文章目錄
- 數據描述
- 數據要求
- 題目
- 1. 正確建表,導入數據(三張表,三份數據),並驗證是否正確
- 2. 求被評分次數最多的10部電影,並給出評分次數(電影名,評分次數)
- 3. 分別求男性,女性當中評分最高的10部電影(性別,電影名,影評分)
- 4. 求movieid = 2116這部電影各年齡段(因爲年齡就只有7個,就按這個7個分就好了)的平均影評(年齡段,影評分)
- 5. 求最喜歡看電影(影評次數最多)的那位女性評最高分的10部電影的平均影評分(觀影者,電影名,影評分)
- 6. 求好片(評分>=4.0)最多的那個年份(上映)的最好看的10部電影
- 7. 求1997年上映的電影中,評分最高的10部Comedy類電影
- 8. 該影評庫中各種類型電影中評價最高的5部電影(類型,電影名,平均影評分)
- 9. 各年評分最高的電影類型(年份,類型,影評分)
- 10. 每個地區最高評分的電影名,把結果存入HDFS(地區,電影名,影評分)
數據描述
-
users.dat 用戶表
數據格式爲: 2::M::56::16::70072
對應字段爲:UserID BigInt, Gender String, Age Int, Occupation String, Zipcode String
對應字段中文解釋:用戶id,性別,年齡,職業,郵政編碼 -
movies.dat 電影表
數據格式爲: 2::Jumanji (1995)::Adventure|Children’s|Fantasy
對應字段爲:MovieID BigInt, Title String, Genres String
對應字段中文解釋:電影ID,電影名字,電影類型 -
ratings.dat 評分表
數據格式爲: 1::1193::5::978300760
對應字段爲:UserID BigInt, MovieID BigInt, Rating Double, Timestamped String
對應字段中文解釋:用戶ID,電影ID,評分,評分時間戳
數據要求
(1)寫shell腳本清洗數據。
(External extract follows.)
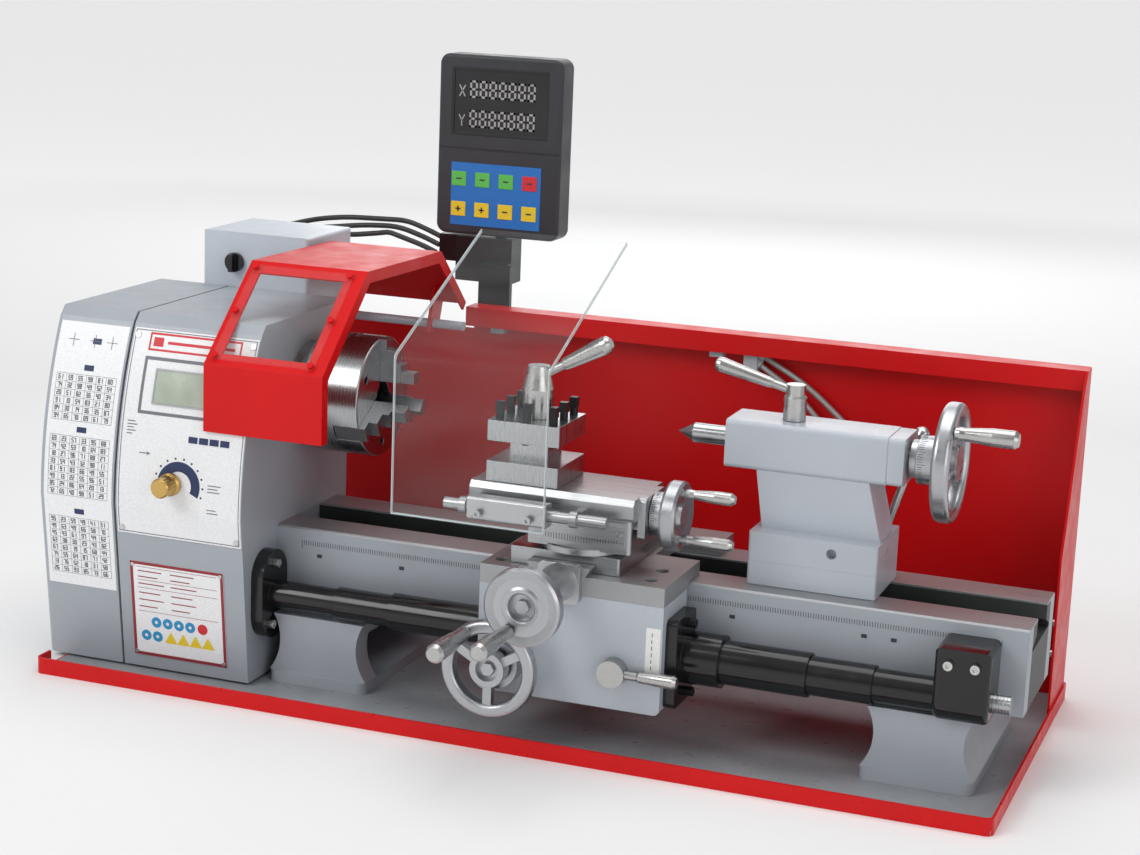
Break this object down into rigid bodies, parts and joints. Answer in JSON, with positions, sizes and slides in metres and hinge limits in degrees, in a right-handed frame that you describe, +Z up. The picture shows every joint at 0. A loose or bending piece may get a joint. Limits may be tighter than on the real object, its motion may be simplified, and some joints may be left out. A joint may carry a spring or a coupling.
{
  "type": "bench lathe",
  "caption": "Bench metal lathe with chuck guard, readout, carriage with cross and top slides, tool post, tailstock, leadscrew covers, chip tray and splash guard.",
  "frame": {"origin": "on the underside of the chip tray, midway along it and straight below the spindle axis", "axes": "+X from the headstock to the tailstock, +Y to the back of the machine, +Z up"},
  "size_m": [0.8095, 0.486, 0.503],
  "materials": {
    "red_paint": "semi-gloss",
    "grey_paint": "satin",
    "casting_paint": "satin",
    "ground_steel": "ground",
    "bright_steel": "polished",
    "black_plastic": "gloss",
    "black_steel": "blackened",
    "white_panel": "satin",
    "brass": "satin",
    "clear_plastic": "clear",
    "grey_plastic": "satin",
    "cable_jacket": "matt",
    "belt_rubber": "matt",
    "alu": "satin"
  },
  "bodies": {
    "frame": {"chip_tray": "red_paint", "splash_guard": "red_paint", "frame_screws": "bright_steel", "bed": "grey_paint", "feet": "grey_paint", "bed_rack": "black_steel", "headstock_shell": "grey_paint", "headstock_casting": "casting_paint", "spindle_bearings": "bright_steel", "gear_cover": "grey_paint", "data_plates": "white_panel", "control_panel": "white_panel", "switch_box": "grey_plastic", "cable_fittings": "grey_plastic", "cables": "cable_jacket", "motor": "alu", "drive_belt": "belt_rubber", "readout_bracket": "black_steel", "leadscrew_supports": "black_plastic"},
    "spindle": {"spindle": "ground_steel", "chuck_body": "ground_steel"},
    "jaw_1": {"chuck_jaw_1": "ground_steel"},
    "jaw_2": {"chuck_jaw_2": "ground_steel"},
    "jaw_3": {"chuck_jaw_3": "ground_steel"},
    "motor_pulley": {"motor_pulley": "alu"},
    "chuck_guard": {"chuck_guard": "red_paint", "guard_window": "clear_plastic"},
    "speed_knob": {"speed_knob": "brass"},
    "switch_knob": {"switch_knob": "black_plastic"},
    "readout": {"readout_case": "black_plastic"},
    "leadscrew": {"leadscrew": "ground_steel"},
    "screw_covers": {"screw_cover_middle": "black_plastic"},
    "carriage": {"saddle": "ground_steel", "apron": "grey_paint", "carriage_screws": "black_steel", "feed_bracket": "bright_steel", "screw_cover_carriage": "black_plastic"},
    "carriage_wheel": {"carriage_handwheel": "bright_steel"},
    "carriage_grip": {"carriage_grip": "bright_steel"},
    "half_nut_lever": {"half_nut_lever": "bright_steel"},
    "cross_wheel": {"cross_handwheel": "bright_steel"},
    "cross_grip": {"cross_grip": "bright_steel"},
    "cross_slide": {"cross_slide": "ground_steel"},
    "compound": {"compound_base": "ground_steel"},
    "top_slide": {"top_slide": "ground_steel"},
    "top_wheel": {"top_handwheel": "bright_steel"},
    "top_grip_1": {"top_grip_1": "bright_steel"},
    "top_grip_2": {"top_grip_2": "bright_steel"},
    "tool_post": {"tool_post": "ground_steel", "post_screws": "black_steel"},
    "post_lever": {"post_lever": "bright_steel"},
    "tool_shield": {"shield_clamp": "alu", "tool_shield": "clear_plastic"},
    "tailstock": {"tailstock_base": "ground_steel", "tailstock_body": "grey_paint"},
    "quill": {"quill": "ground_steel"},
    "tailstock_wheel": {"tailstock_handwheel": "bright_steel"},
    "tailstock_grip": {"tailstock_grip": "bright_steel"},
    "quill_lock": {"quill_lock_lever": "bright_steel"},
    "bed_clamp": {"clamp_lever": "bright_steel"}
  },
  "joints": [
    {"name": "spindle_spin", "type": "hinge", "parent": "frame", "child": "spindle", "pos_m": [-0.18, 0, 0.2329], "axis": [1, 0, 0], "continuous": true},
    {"name": "motor_spin", "type": "hinge", "parent": "frame", "child": "motor_pulley", "pos_m": [-0.37, -0.02, 0.062], "axis": [1, 0, 0], "continuous": true},
    {"name": "jaw_1_slide", "type": "slide", "parent": "spindle", "child": "jaw_1", "axis": [0, 0, 1], "range_m": [-0.008, 0.012]},
    {"name": "jaw_2_slide", "type": "slide", "parent": "spindle", "child": "jaw_2", "axis": [0, -0.866, -0.5], "range_m": [-0.008, 0.012]},
    {"name": "jaw_3_slide", "type": "slide", "parent": "spindle", "child": "jaw_3", "axis": [0, 0.866, -0.5], "range_m": [-0.008, 0.012]},
    {"name": "chuck_guard_hinge", "type": "hinge", "parent": "frame", "child": "chuck_guard", "pos_m": [-0.205, 0.15, 0.269], "axis": [-1, 0, 0], "range_deg": [0, 60]},
    {"name": "speed_knob_turn", "type": "hinge", "parent": "frame", "child": "speed_knob", "pos_m": [-0.287, -0.12, 0.168], "axis": [0, -1, 0], "range_deg": [0, 270]},
    {"name": "switch_knob_turn", "type": "hinge", "parent": "frame", "child": "switch_knob", "pos_m": [-0.334, 0.074, 0.3196], "axis": [0, -1, 0], "range_deg": [0, 90]},
    {"name": "readout_swivel", "type": "hinge", "parent": "frame", "child": "readout", "pos_m": [-0.141, 0.214, 0.34], "axis": [0, 0, -1], "range_deg": [-20, 20]},
    {"name": "leadscrew_spin", "type": "hinge", "parent": "frame", "child": "leadscrew", "pos_m": [0, -0.079, 0.076], "axis": [1, 0, 0], "continuous": true},
    {"name": "carriage_slide", "type": "slide", "parent": "frame", "child": "carriage", "axis": [1, 0, 0], "range_m": [-0.065, 0.035]},
    {"name": "screw_cover_slide", "type": "slide", "parent": "frame", "child": "screw_covers", "axis": [1, 0, 0], "range_m": [-0.033, 0.018]},
    {"name": "carriage_wheel_spin", "type": "hinge", "parent": "carriage", "child": "carriage_wheel", "pos_m": [0.005, -0.139, 0.065], "axis": [0, -1, 0], "range_deg": [-380, 210]},
    {"name": "half_nut_turn", "type": "hinge", "parent": "carriage", "child": "half_nut_lever", "pos_m": [0.097, -0.118, 0.069], "axis": [0, 1, 0], "range_deg": [0, 35]},
    {"name": "cross_slide_slide", "type": "slide", "parent": "carriage", "child": "cross_slide", "axis": [0, 1, 0], "range_m": [-0.01, 0.075]},
    {"name": "cross_wheel_spin", "type": "hinge", "parent": "carriage", "child": "cross_wheel", "pos_m": [0.051, -0.19, 0.135], "axis": [0, -1, 0], "range_deg": [-1900, 13600]},
    {"name": "compound_swivel", "type": "hinge", "parent": "cross_slide", "child": "compound", "pos_m": [0.055, -0.076, 0.153], "axis": [0, 0, -1], "range_deg": [-15, 15]},
    {"name": "top_slide_slide", "type": "slide", "parent": "compound", "child": "top_slide", "axis": [1, 0, 0], "range_m": [0, 0.045]},
    {"name": "top_wheel_spin", "type": "hinge", "parent": "top_slide", "child": "top_wheel", "pos_m": [0.121, -0.076, 0.1853], "axis": [1, 0, 0], "range_deg": [-100, 10900]},
    {"name": "tool_post_turn", "type": "hinge", "parent": "top_slide", "child": "tool_post", "pos_m": [0.0105, -0.076, 0.21], "axis": [0, 0, 1], "continuous": true},
    {"name": "post_lever_turn", "type": "hinge", "parent": "top_slide", "child": "post_lever", "pos_m": [0.0105, -0.076, 0.26], "axis": [0, 0, 1], "range_deg": [0, 70]},
    {"name": "tool_shield_hinge", "type": "hinge", "parent": "top_slide", "child": "tool_shield", "pos_m": [0.01, -0.127, 0.186], "axis": [1, 0, 0], "range_deg": [0, 75]},
    {"name": "tailstock_slide", "type": "slide", "parent": "frame", "child": "tailstock", "axis": [1, 0, 0], "range_m": [-0.035, 0.095]},
    {"name": "quill_slide", "type": "slide", "parent": "tailstock", "child": "quill", "axis": [-1, 0, 0], "range_m": [0, 0.05]},
    {"name": "tailstock_wheel_spin", "type": "hinge", "parent": "tailstock", "child": "tailstock_wheel", "pos_m": [0.312, 0, 0.234], "axis": [1, 0, 0], "range_deg": [-100, 9100]},
    {"name": "quill_lock_turn", "type": "hinge", "parent": "tailstock", "child": "quill_lock", "pos_m": [0.195, 0, 0.253], "axis": [0, 0, 1], "range_deg": [0, 60]},
    {"name": "bed_clamp_turn", "type": "hinge", "parent": "tailstock", "child": "bed_clamp", "pos_m": [0.262, 0.037, 0.158], "axis": [0, -1, 0], "range_deg": [0, 60]},
    {"name": "carriage_grip_spin", "type": "hinge", "parent": "carriage_wheel", "child": "carriage_grip", "pos_m": [-0.01345, -0.151, 0.09236], "axis": [0, -1, 0], "continuous": true},
    {"name": "cross_grip_spin", "type": "hinge", "parent": "cross_wheel", "child": "cross_grip", "pos_m": [0.04147, -0.202, 0.11629], "axis": [0, -1, 0], "continuous": true},
    {"name": "top_grip_1_spin", "type": "hinge", "parent": "top_wheel", "child": "top_grip_1", "pos_m": [0.133, -0.076, 0.2033], "axis": [1, 0, 0], "continuous": true},
    {"name": "top_grip_2_spin", "type": "hinge", "parent": "top_wheel", "child": "top_grip_2", "pos_m": [0.133, -0.076, 0.1673], "axis": [1, 0, 0], "continuous": true},
    {"name": "tailstock_grip_spin", "type": "hinge", "parent": "tailstock_wheel", "child": "tailstock_grip", "pos_m": [0.326, -0.02848, 0.26349], "axis": [1, 0, 0], "continuous": true}
  ],
  "couplings": [
    {"joint": "motor_spin", "follows": "spindle_spin", "ratio": 2.5},
    {"joint": "jaw_2_slide", "follows": "jaw_1_slide", "ratio": 1},
    {"joint": "jaw_3_slide", "follows": "jaw_1_slide", "ratio": 1},
    {"joint": "screw_cover_slide", "follows": "carriage_slide", "ratio": 0.5},
    {"joint": "carriage_wheel_spin", "follows": "carriage_slide", "rad_per_m": 100},
    {"joint": "cross_wheel_spin", "follows": "cross_slide_slide", "rad_per_m": 3141.6},
    {"joint": "top_wheel_spin", "follows": "top_slide_slide", "rad_per_m": 4188.8},
    {"joint": "tailstock_wheel_spin", "follows": "quill_slide", "rad_per_m": 3141.6}
  ]
}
(hive不支持解析多字節的分隔符,也就是說hive只能解析’:’, 不支持解析’::’,所以用普通方式建表來使用是行不通的,要求對數據做一次簡單清洗)
(2)使用Hive能解析的方式進行
要求:外部表
hdfs: /user/data/yingping/movies ratings users
題目
-- 設置本地模式 及 顯示錶頭
hive> set hive.exec.mode.local.auto=true;
hive> set hive.cli.print.header=true;
-- hdfs 數據目錄創建
hive> dfs -mkdir -p /user/data/yingping/movies;
hive> dfs -mkdir -p /user/data/yingping/ratings;
hive> dfs -mkdir -p /user/data/yingping/users;
-- hdfs 數據目錄 上傳數據
hive> dfs -put users.dat /user/data/yingping/users;
hive> dfs -put movies.dat /user/data/yingping/movies;
hive> dfs -put ratings.dat /user/data/yingping/ratings;
-- 創建yingping數據庫
hive> create database yingping;
hive> use yingping;
1. 正確建表,導入數據(三張表,三份數據),並驗證是否正確
-- 創建表 movies
create external table if not exists movies(
MovieID BigInt, Title String, Genres String)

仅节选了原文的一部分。